Good Old Fashioned Games Party
We’re talking Twister, tug-of-war, and red light/green light 123. Do kids even play those types of games anymore? Now they do. Introduce them to the wonders of tag, shipwreck, 7-Up, and four corners. Kids can also put on skits, play charades, or try their hand at whatever board games you have.
Invite guests to come in their pajamas or robe and pamper them with face masks, cucumbers over their eyes, and mini mani-pedis. Serve juice or smoothies with little drink umbrellas. Kids can make their own body glitter from aloe vera and extra fine glitter, though temporary tattoos would also do the trick. Other easy crafts include decorating mirrors or adorning flip-flops with strips of ribbon.

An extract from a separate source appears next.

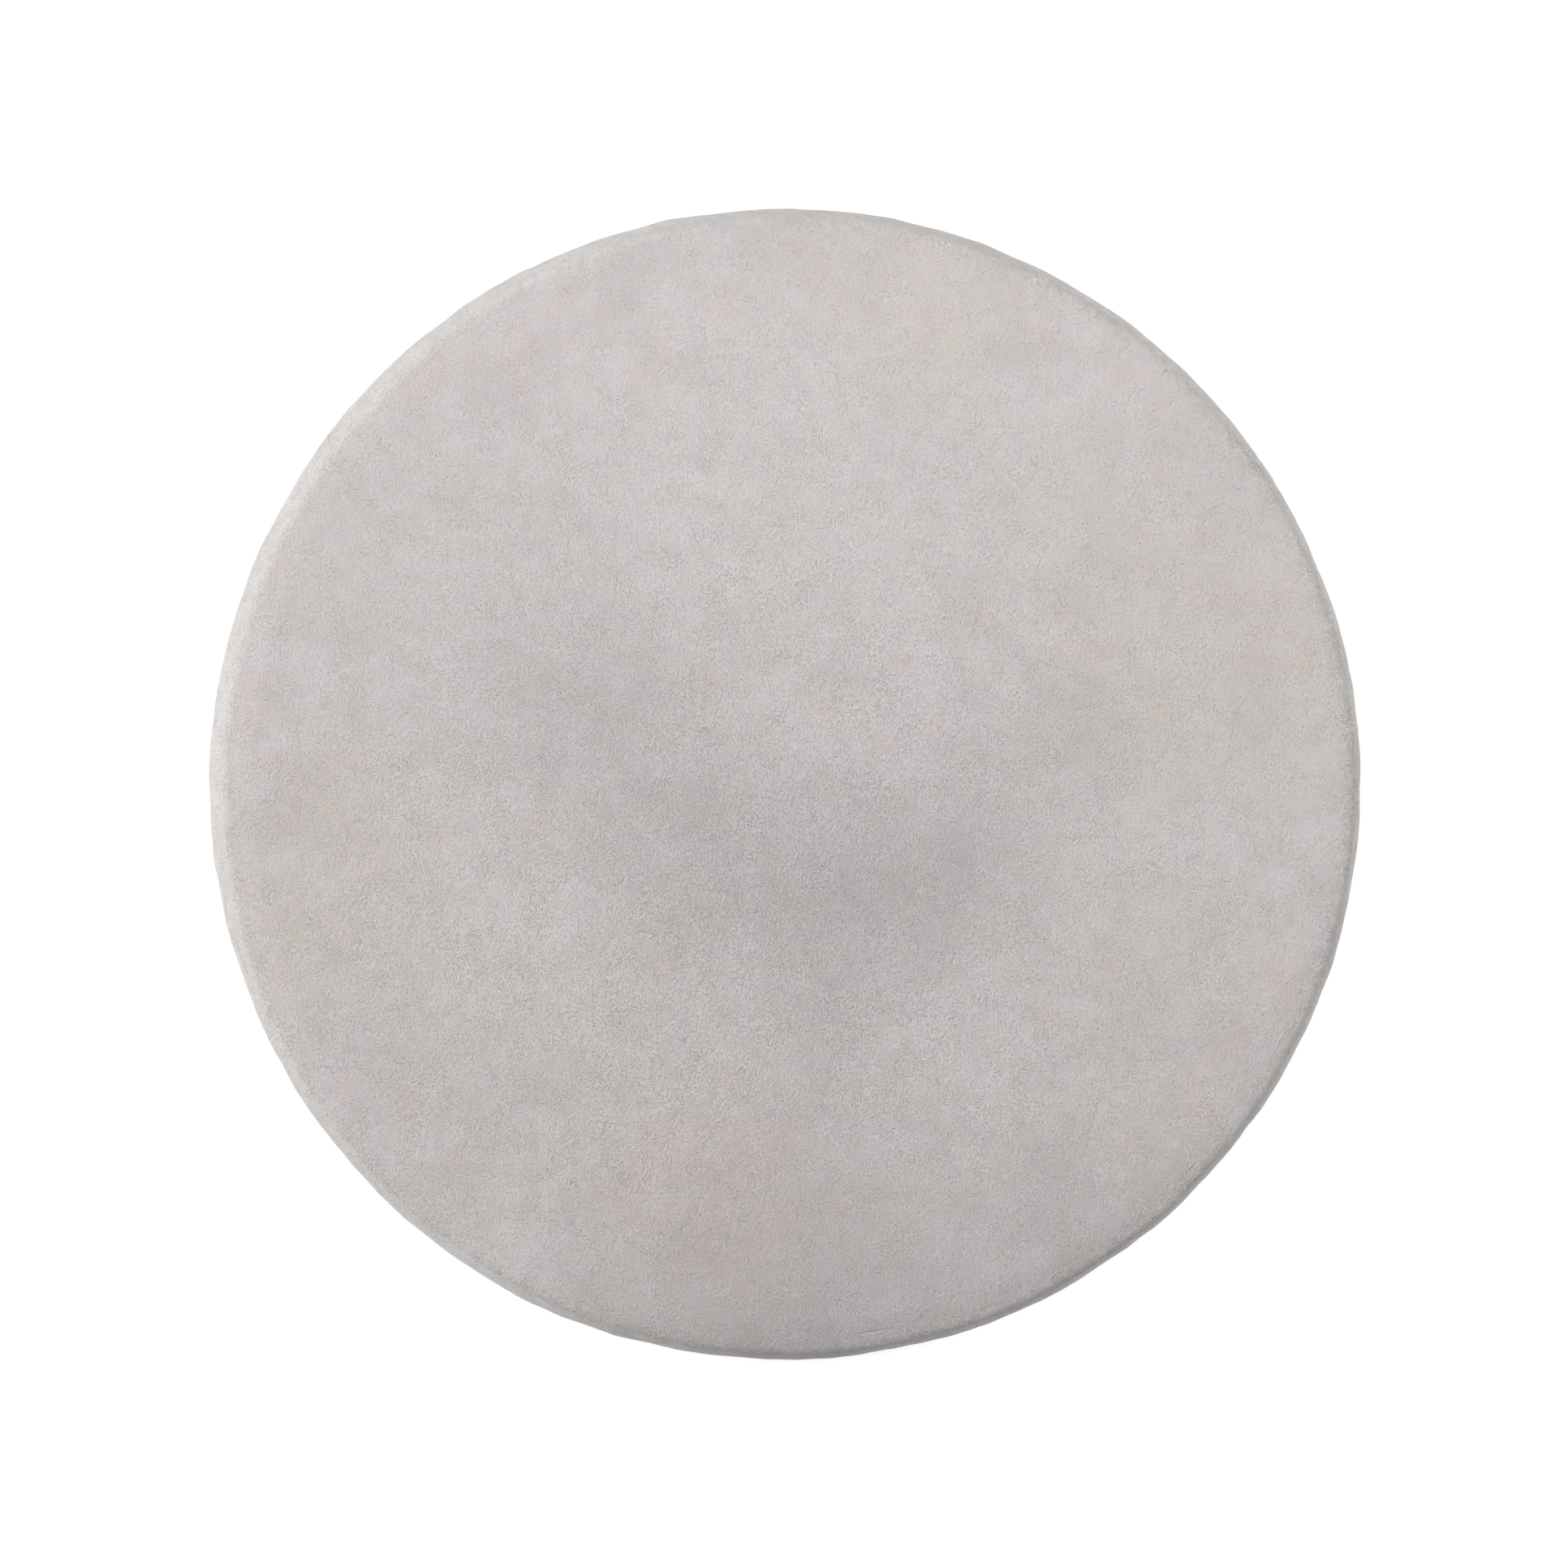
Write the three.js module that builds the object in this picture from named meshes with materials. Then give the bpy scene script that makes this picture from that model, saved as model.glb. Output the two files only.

If your kid is the type who loves receiving those science experiment kits for their birthday (remember the crystal growing things?) a science party might be for you. You can demonstrate simple experiments with a big wow factor, like Mentos in Coke, or the classic vinegar and baking soda volcano.
For most kids, having all of their friends in a room with music, pizza, and cake is enough. But if you have an aspiring chef on your hands, you could take the party up a notch and have each guest customize their own pizza. Just buy pre-made crust or dough, and offer up sauce, cheese, and whatever other toppings a 6-year-old might delight in. You can offer chefs hats for extra cuteness. The best part is, kids tend to eat things they were involved in making.

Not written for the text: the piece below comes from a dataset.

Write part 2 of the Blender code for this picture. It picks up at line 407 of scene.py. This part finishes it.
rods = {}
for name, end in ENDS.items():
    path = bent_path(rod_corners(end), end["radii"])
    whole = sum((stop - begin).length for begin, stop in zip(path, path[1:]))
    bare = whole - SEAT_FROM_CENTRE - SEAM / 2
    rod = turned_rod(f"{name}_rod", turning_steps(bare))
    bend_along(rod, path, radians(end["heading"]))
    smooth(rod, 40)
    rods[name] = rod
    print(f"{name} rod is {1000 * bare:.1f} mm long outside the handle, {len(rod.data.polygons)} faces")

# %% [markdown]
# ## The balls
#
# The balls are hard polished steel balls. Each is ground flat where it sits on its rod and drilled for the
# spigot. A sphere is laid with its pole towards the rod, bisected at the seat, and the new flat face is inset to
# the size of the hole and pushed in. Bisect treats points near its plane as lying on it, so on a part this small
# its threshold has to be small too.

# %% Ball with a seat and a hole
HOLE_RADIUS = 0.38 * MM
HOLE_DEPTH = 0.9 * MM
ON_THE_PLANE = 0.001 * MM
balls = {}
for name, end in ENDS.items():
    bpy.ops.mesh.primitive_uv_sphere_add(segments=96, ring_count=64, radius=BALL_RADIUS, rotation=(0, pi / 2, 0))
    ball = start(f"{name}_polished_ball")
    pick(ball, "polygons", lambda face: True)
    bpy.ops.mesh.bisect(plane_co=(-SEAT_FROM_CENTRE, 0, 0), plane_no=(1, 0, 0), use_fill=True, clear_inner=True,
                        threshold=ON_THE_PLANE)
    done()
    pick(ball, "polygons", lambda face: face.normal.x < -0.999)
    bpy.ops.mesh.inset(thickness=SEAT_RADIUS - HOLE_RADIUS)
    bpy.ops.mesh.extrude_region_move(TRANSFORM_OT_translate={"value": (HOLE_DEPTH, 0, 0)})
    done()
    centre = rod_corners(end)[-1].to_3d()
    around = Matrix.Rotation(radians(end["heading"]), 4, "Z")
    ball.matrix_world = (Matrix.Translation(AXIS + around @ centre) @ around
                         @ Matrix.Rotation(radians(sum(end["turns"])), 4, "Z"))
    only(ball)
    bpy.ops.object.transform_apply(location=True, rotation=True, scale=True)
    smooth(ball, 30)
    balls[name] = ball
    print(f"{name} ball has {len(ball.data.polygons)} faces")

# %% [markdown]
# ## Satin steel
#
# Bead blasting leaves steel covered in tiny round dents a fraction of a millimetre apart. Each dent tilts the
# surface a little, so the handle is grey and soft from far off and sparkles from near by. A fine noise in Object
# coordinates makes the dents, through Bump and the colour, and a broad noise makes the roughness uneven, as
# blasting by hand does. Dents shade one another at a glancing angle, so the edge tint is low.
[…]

Before you say “no way” and keep scrolling, remember that you can have a sleepover party without actually inviting your little guests to stay the night. Have everyone come over in pajamas, put on a movie and offer plenty of popcorn and other munchies. Have the kids make pillow forts and tell silly stories, and schedule pick up for right before bedtime.
Start the party with a little dress-up, featuring fun accessories like feather boas, hats, tiaras, fake mustaches, beaded necklaces, stick on earrings, or gloves. Encourage guests to bring their stuffed animals, serve drinks in teacups with finger sandwiches and cookies. After eating, have story time and games.